Philosophy did not find Plato already a nobleman; it made him one.
Why then should you despair of becoming able to rank with men like these?
They are all your ancestors, if you conduct yourself in a manner worthy
of them; and you will do so if you convince yourself at the outset that
no man outdoes you in real nobility.  We have all had the same number
of forefathers; there is no man whose first beginning does not transcend
memory.  Plato says: "Every king springs from a race of slaves, and
every slave has had kings among his ancestors."
The flight of time, with its vicissitudes, has jumbled all such things
together, and Fortune has turned them upside down.  Then who is well-born?
He who is by nature well fitted for virtue. That is the one point to be
considered; otherwise, if you hark back to antiquity, every one traces
back to a date before which there is nothing. From the earliest beginnings
of the universe to the present time, we have been led forward out of origins
that were alternately illustrious and ignoble.
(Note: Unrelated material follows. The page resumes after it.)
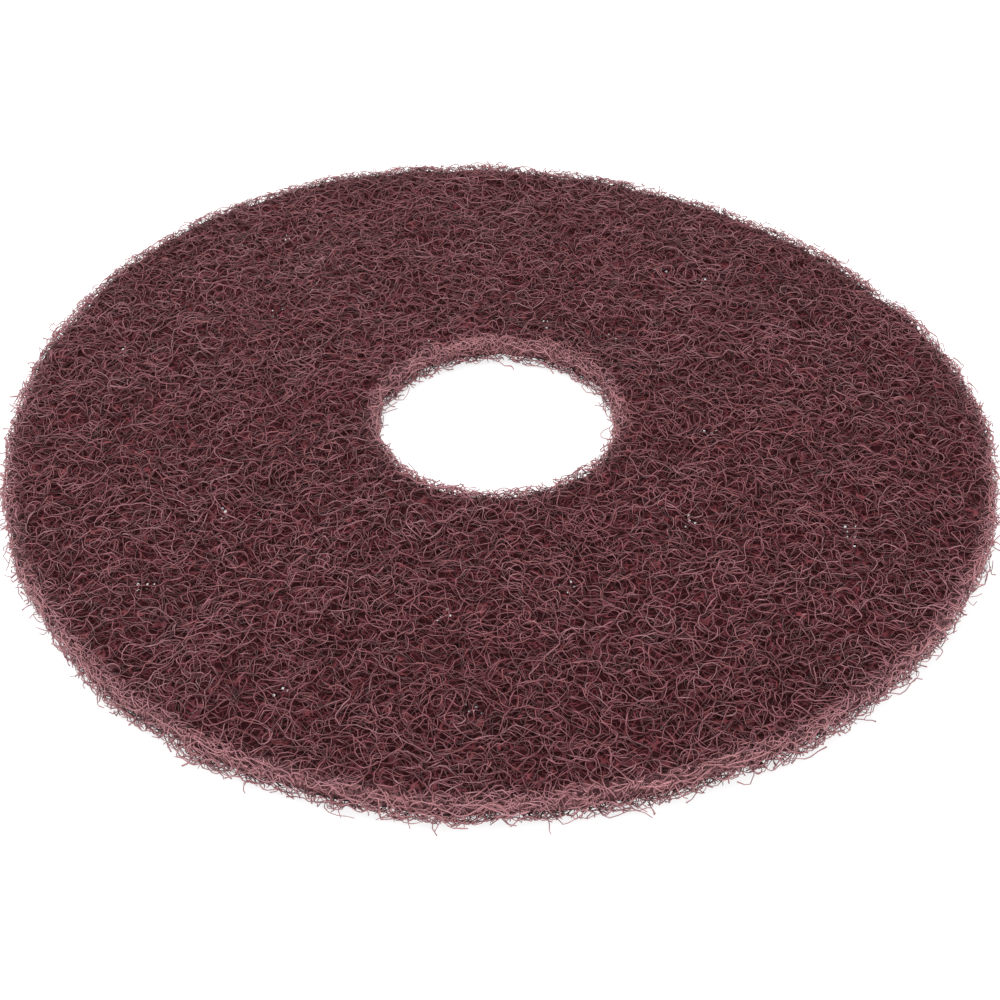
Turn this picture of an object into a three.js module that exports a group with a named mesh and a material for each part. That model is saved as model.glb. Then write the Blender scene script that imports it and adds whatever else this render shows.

A hall full of smoke- begrimed
busts does not make the nobleman.  No past life has been lived to
lend us glory, and that which has existed before us is not ours; the soul
alone renders us noble, and it may rise superior to Fortune out of any
earlier condition, no matter what that condition has been.
Suppose, then, that you were not that Roman knight, but a freedman, you
might nevertheless by your own efforts come to be the only free man amid
a throng of gentlemen. "How?" you ask.  Simply by distinguishing between
good and bad things without patterning your opinion from the populace.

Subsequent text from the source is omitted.